It looks like something from the prop room of Star Trek. It could easily double for a whorled alien brain, a hairless Tribble, or an E.T. with one hell of an ugly mug. As if its low score in the looks department weren’t enough, it goes by several aliases: celeriac, turnip-rooted celery, knob celery. I even saw it christened celery globes at my local supermarket. To confuse matters even more, it isn’t the root of the popular stalk celery we all buy to add to a crudité platter, but rather the root of the less common variety, rapaceum. So it’s no wonder that for nearly 200 years people have been reaching past celery root to choose other vegetables for dinner.
“It’s not a pretty sight,” says Suzanne Tracht, co-owner and executive chef of Jar, “but it has a lot of uses.” Tracht, practically the doyenne of celery root in LA, uses it in soups, salads, purées, roasted vegetable platters, and even in slaws to accompany her whole-belly fried clams. “It has an assertive, refreshing taste,” she adds. It has flavor notes of celery and parsley but with the crunch of a crisp, just-picked apple. Even baked, as in a celery root–potato gratin, it can hold its own; it refuses to take on the mellow, buttery flavor of the potato, but instead offers up a slight tang guaranteed to keep guests guessing.
Tracht gives some tips to help ease the approach-avoidance dance most shoppers experience when encountering celery root. First, she says, realize it will be dirty, dirtier than most vegetables because of all of the nooks created by the gnarl of rootlets. Don’t let that be a turn off. In fact, it’s a good sign. “It’s probably fresh if it still has a lot of good earth clinging to it.” She also counsels that it should be heavy feeling, not hollow.
When you get your alien vegetable home, scrub and dry it. If you’re not going to use it immediately, store it in a cool place. “A root cellar is perfect,” says Tracht, laughing. At last count, not too many LA apartments come with their own root cellars, so she capitulated and added the vegetable drawer of the fridge as a suitable substitution.

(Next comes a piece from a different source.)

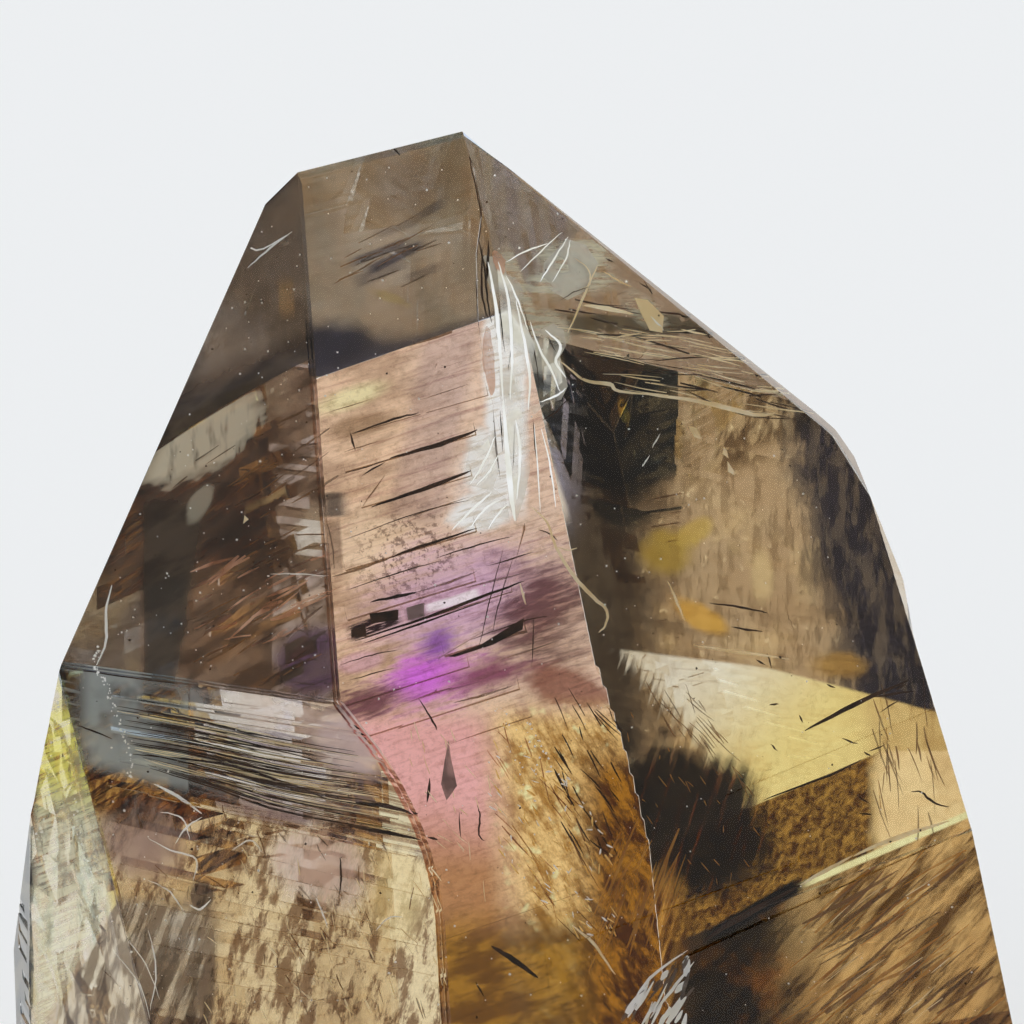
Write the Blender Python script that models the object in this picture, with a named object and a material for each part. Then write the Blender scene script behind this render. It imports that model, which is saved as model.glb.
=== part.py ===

So there you are finally standing in front of your celery root, ready to cook. Now what? “Lop off the bottom quarter,” Tracht says, “then slice off the stem piece.” For the vegetably challenged among us, think of the root as the earth, and slice off a good portion of Antarctica and the North Pole. Then peel as you would a potato or turnip, using a vegetable peeler or a sharp paring knife.
But do yourself a favor before cooking with it, and slice off a sliver and pop it in your mouth. The fresh, clean taste will win your over, disproving the notion that beauty is only skin deep. With celery root, you must boldly go where no man has gone before.